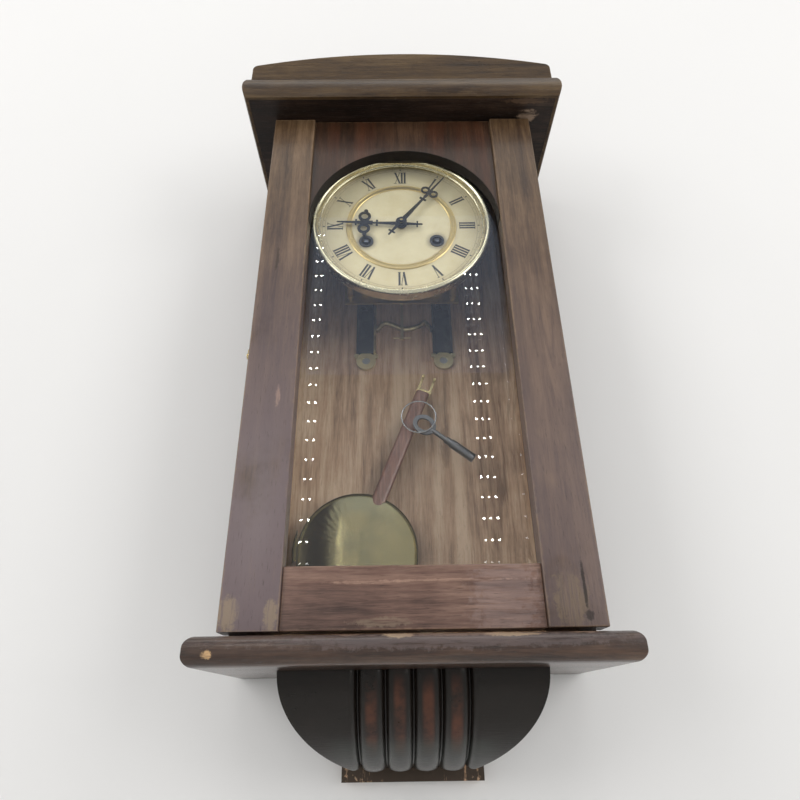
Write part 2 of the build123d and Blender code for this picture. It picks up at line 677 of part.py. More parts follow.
# ---- striking: hammer and gong ----
def hammer():
    """The hammer arbor between the plates with its arm and head behind the back plate."""
    x, z = at(hammer_arbor)
    body = rod_y(x, z, front_plate_back + 0.3, -32.0, staff) + rod_y(x, z, front_plate_y, -80, pivot)
    elbow = (x - 19.5, -33.0, z - 29.0)
    body += bar_between((x, -33.2, z), elbow, 1.1)
    body += bar_between(elbow, (elbow[0], -19.0, elbow[2]), 1.1)
    body += bar_between((elbow[0] - 6, -19.0, elbow[2]), (elbow[0] + 5.6, -19.0, elbow[2]), 3.6)
    return body


nodes["hammer"] = hammer()
gong_pitch = 6.0
gong_x = dial_x
gong_z = dial_z + 9.0
gong_y = (-20.5, -17.5)


def gong():
    """A flat steel coil of half turns, each half a pitch larger than the last."""
    body = None
    for half in range(8):
        radius = 9.0 + half * gong_pitch / 2
        shift = gong_pitch / 2 if half % 2 else 0.0
        ring = Circle(radius + 0.8) - Circle(radius - 0.8)
        keep = Pos(0, 50 if half % 2 == 0 else -50) * Rectangle(200, 100)
        piece = slab(Pos(gong_x - shift, gong_z) * (ring & keep), *gong_y)
        body = piece if body is None else body + piece
    return body


nodes["gong_coil"] = gong()
stem = rod_y(gong_x, gong_z, -back_board, gong_y[0], 5.0)
stem += block((gong_x, gong_x + 8.15), (gong_y[0], gong_y[1]), (gong_z - 2.5, gong_z - 0.05))
nodes["gong_block"] = stem - nodes["gong_coil"]

# ---- movement bracket ----
bracket_x = 38.5
leg_half = 10.0
leg_low = 272.0
foot_z = 265.5
legs = []
feet = []
for side in (-1, 1):
    x = side * bracket_x
    leg = block((x - leg_half, x + leg_half), (-14.5, -back_board), (leg_low, dial_z + 62))
    leg = fillet(leg.edges().filter_by(Axis.Z).group_by(Axis.Y)[0], 2.4)
    for z0, z1 in ((-40.0, -30.0), (47.0, 55.0)):
        leg += block((x - 6, x + 6), (back_plate_back, -14.0), (dial_z + z0, dial_z + z1))
    legs.append(leg)
    foot = rod_y(x, foot_z - 2.0, -14.0, -back_board, 9.6)
    for ear in (-1, 1):
        foot += rod_y(x + ear * 9.4, foot_z + 4.6, -12.6, -back_board, 2.6)
        foot += bar_between((x, -12, foot_z), (x + ear * 9.4, -12, foot_z + 4.6), 1.4)
    foot -= block((x - leg_half, x + leg_half), (-15, 0), (leg_low, leg_low + 20))
    foot -= rod_y(x, foot_z - 2.0, -15, -9, 4.0)
    feet.append(foot)
    fixings.append(rod_y(x, foot_z - 2.0, -12.4, -back_board, 4.0) + rod_y(x, foot_z - 2.0, -10, -2, 1.6))
    nodes["backboard"] -= rod_y(x, foot_z - 2.0, -11, -2, 1.6)
nodes["bracket_feet"] = feet


def crossbar():
    """A wavy bar that joins the legs: a hump by each leg and a dip in the middle."""
    span = bracket_x - leg_half
    crest_z, dip_z, end_z = 308.0, 301.0, 299.0
    points = []
    for x, z in ((-span, end_z), (-20, crest_z), (0, dip_z), (20, crest_z), (span, end_z)):
        points.append((x, -13.0, z))
    path = Spline(*points, tangents=[(1, 0, 1.4), (1, 0, -1.4)])
    section = Plane(origin=path @ 0, z_dir=path % 0) * Circle(2.5)
    return sweep(section, path=path)


nodes["movement_bracket"] = legs[0] + legs[1] + crossbar()
nodes["screws_and_nuts"] = fixings

# ---- pendulum, drawn upright with its hook at the origin, then leaned ----
shown = Pos(lean_x, swing_plane, lean_z) * Rot(0, lean, 0)


def rod_fork():
    """A brass plate with two prongs whose bent tips hang on the leader's cross wire."""
    plate_y = (1.4, 2.6)
    body = block((-7, 7), plate_y, (-20, -12))
    body += block((-5.6, 5.6), plate_y, (-24, -20))
    for side in (-1, 1):
        x = sorted((side * 4.6, side * 6.6))
        body += block(x, plate_y, (-13, 1.3))
        body += block(x, (-1.8, 2.6), (0.65, 1.3))
        body += block(x, (-1.8, -1.1), (-1.2, 1.3))
    return body


def pendulum_rod():
    """A flat wooden rod with rounded front edges, from the fork down into the bob."""
    low = -(bob_drop - rod_seat)
    body = block((-rod_width / 2, rod_width / 2), (-rod_thick / 2, rod_thick / 2), (low, -rod_top))
    body = fillet(body.edges().filter_by(Axis.Z).group_by(Axis.Y)[0], 2.6)
    return body - block((-7.2, 7.2), (1.4, 4.0), (-24, -11))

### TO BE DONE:
Write the whole listing out again. Keep every line exactly as it is.

### WRITTEN SOLUTION:
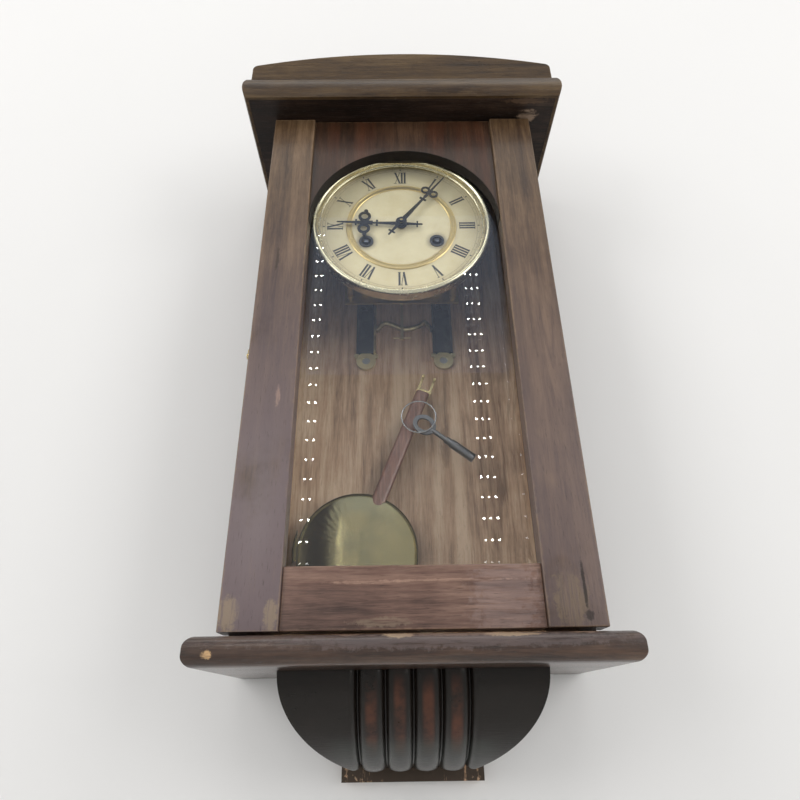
Write part 2 of the build123d and Blender code for this picture. It picks up at line 677 of part.py. More parts follow.
# ---- striking: hammer and gong ----
def hammer():
    """The hammer arbor between the plates with its arm and head behind the back plate."""
    x, z = at(hammer_arbor)
    body = rod_y(x, z, front_plate_back + 0.3, -32.0, staff) + rod_y(x, z, front_plate_y, -80, pivot)
    elbow = (x - 19.5, -33.0, z - 29.0)
    body += bar_between((x, -33.2, z), elbow, 1.1)
    body += bar_between(elbow, (elbow[0], -19.0, elbow[2]), 1.1)
    body += bar_between((elbow[0] - 6, -19.0, elbow[2]), (elbow[0] + 5.6, -19.0, elbow[2]), 3.6)
    return body


nodes["hammer"] = hammer()
gong_pitch = 6.0
gong_x = dial_x
gong_z = dial_z + 9.0
gong_y = (-20.5, -17.5)


def gong():
    """A flat steel coil of half turns, each half a pitch larger than the last."""
    body = None
    for half in range(8):
        radius = 9.0 + half * gong_pitch / 2
        shift = gong_pitch / 2 if half % 2 else 0.0
        ring = Circle(radius + 0.8) - Circle(radius - 0.8)
        keep = Pos(0, 50 if half % 2 == 0 else -50) * Rectangle(200, 100)
        piece = slab(Pos(gong_x - shift, gong_z) * (ring & keep), *gong_y)
        body = piece if body is None else body + piece
    return body


nodes["gong_coil"] = gong()
stem = rod_y(gong_x, gong_z, -back_board, gong_y[0], 5.0)
stem += block((gong_x, gong_x + 8.15), (gong_y[0], gong_y[1]), (gong_z - 2.5, gong_z - 0.05))
nodes["gong_block"] = stem - nodes["gong_coil"]

# ---- movement bracket ----
bracket_x = 38.5
leg_half = 10.0
leg_low = 272.0
foot_z = 265.5
legs = []
feet = []
for side in (-1, 1):
    x = side * bracket_x
    leg = block((x - leg_half, x + leg_half), (-14.5, -back_board), (leg_low, dial_z + 62))
    leg = fillet(leg.edges().filter_by(Axis.Z).group_by(Axis.Y)[0], 2.4)
    for z0, z1 in ((-40.0, -30.0), (47.0, 55.0)):
        leg += block((x - 6, x + 6), (back_plate_back, -14.0), (dial_z + z0, dial_z + z1))
    legs.append(leg)
    foot = rod_y(x, foot_z - 2.0, -14.0, -back_board, 9.6)
    for ear in (-1, 1):
        foot += rod_y(x + ear * 9.4, foot_z + 4.6, -12.6, -back_board, 2.6)
        foot += bar_between((x, -12, foot_z), (x + ear * 9.4, -12, foot_z + 4.6), 1.4)
    foot -= block((x - leg_half, x + leg_half), (-15, 0), (leg_low, leg_low + 20))
    foot -= rod_y(x, foot_z - 2.0, -15, -9, 4.0)
    feet.append(foot)
    fixings.append(rod_y(x, foot_z - 2.0, -12.4, -back_board, 4.0) + rod_y(x, foot_z - 2.0, -10, -2, 1.6))
    nodes["backboard"] -= rod_y(x, foot_z - 2.0, -11, -2, 1.6)
nodes["bracket_feet"] = feet


def crossbar():
    """A wavy bar that joins the legs: a hump by each leg and a dip in the middle."""
    span = bracket_x - leg_half
    crest_z, dip_z, end_z = 308.0, 301.0, 299.0
    points = []
    for x, z in ((-span, end_z), (-20, crest_z), (0, dip_z), (20, crest_z), (span, end_z)):
        points.append((x, -13.0, z))
    path = Spline(*points, tangents=[(1, 0, 1.4), (1, 0, -1.4)])
    section = Plane(origin=path @ 0, z_dir=path % 0) * Circle(2.5)
    return sweep(section, path=path)


nodes["movement_bracket"] = legs[0] + legs[1] + crossbar()
nodes["screws_and_nuts"] = fixings

# ---- pendulum, drawn upright with its hook at the origin, then leaned ----
shown = Pos(lean_x, swing_plane, lean_z) * Rot(0, lean, 0)


def rod_fork():
    """A brass plate with two prongs whose bent tips hang on the leader's cross wire."""
    plate_y = (1.4, 2.6)
    body = block((-7, 7), plate_y, (-20, -12))
    body += block((-5.6, 5.6), plate_y, (-24, -20))
    for side in (-1, 1):
        x = sorted((side * 4.6, side * 6.6))
        body += block(x, plate_y, (-13, 1.3))
        body += block(x, (-1.8, 2.6), (0.65, 1.3))
        body += block(x, (-1.8, -1.1), (-1.2, 1.3))
    return body


def pendulum_rod():
    """A flat wooden rod with rounded front edges, from the fork down into the bob."""
    low = -(bob_drop - rod_seat)
    body = block((-rod_width / 2, rod_width / 2), (-rod_thick / 2, rod_thick / 2), (low, -rod_top))
    body = fillet(body.edges().filter_by(Axis.Z).group_by(Axis.Y)[0], 2.6)
    return body - block((-7.2, 7.2), (1.4, 4.0), (-24, -11))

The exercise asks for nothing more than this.